Many a case on record in the Juvenile Protective Association tells a tale of an educated young Negro who failed to find employment as stenographer, bookkeeper, or clerk. One rather pathetic story is that of a boy graduated from a technical high school last spring. He was sent with other graduates of his class to a big electric company where in the presence of all his classmates he was told that "******s are not wanted here".

The association has on record another instance where a graduate of a business college was refused a position under similar circumstances. This young man, in response to an advertisement, went to a large firm to ask for a position as clerk. "We take colored help only as laborers," he was told by the manager of a firm supposed to be friendly to the Negroes.

(3) Jane Addams, Twenty Years at Hull House (1910)

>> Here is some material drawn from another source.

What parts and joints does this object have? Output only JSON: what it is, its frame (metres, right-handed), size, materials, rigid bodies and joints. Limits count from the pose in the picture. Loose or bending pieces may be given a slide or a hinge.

I know a Polish boy whose earnings were all given to his father who gruffly refused all requests for pocket money. One Christmas his little sisters, having been told by their mother that they were too poor to have any Christmas presents, appealed to the big brother as to one who was earning money of his own. Flattered by the implication, but at the same time quite impecunious, the night before Christmas he nonchalantly walked through a neighboring department store and stole a manicure set for one little sister and a string of beads for the other. He was caught at the door by the house detective as one of those children whom each local department store arrests in the weeks before Christmas at the daily rate of eight to twenty. The youngest of these offenders are seldom taken into court but are either sent home with a warning or turned over to the officers of the Juvenile Protective Association. Most of these premature law breakers are in search of Americanized clothing and others [Page 251] are only looking for playthings. They are all distracted by the profusion and variety of the display, and their moral sense is confused by the general air of openhandedness.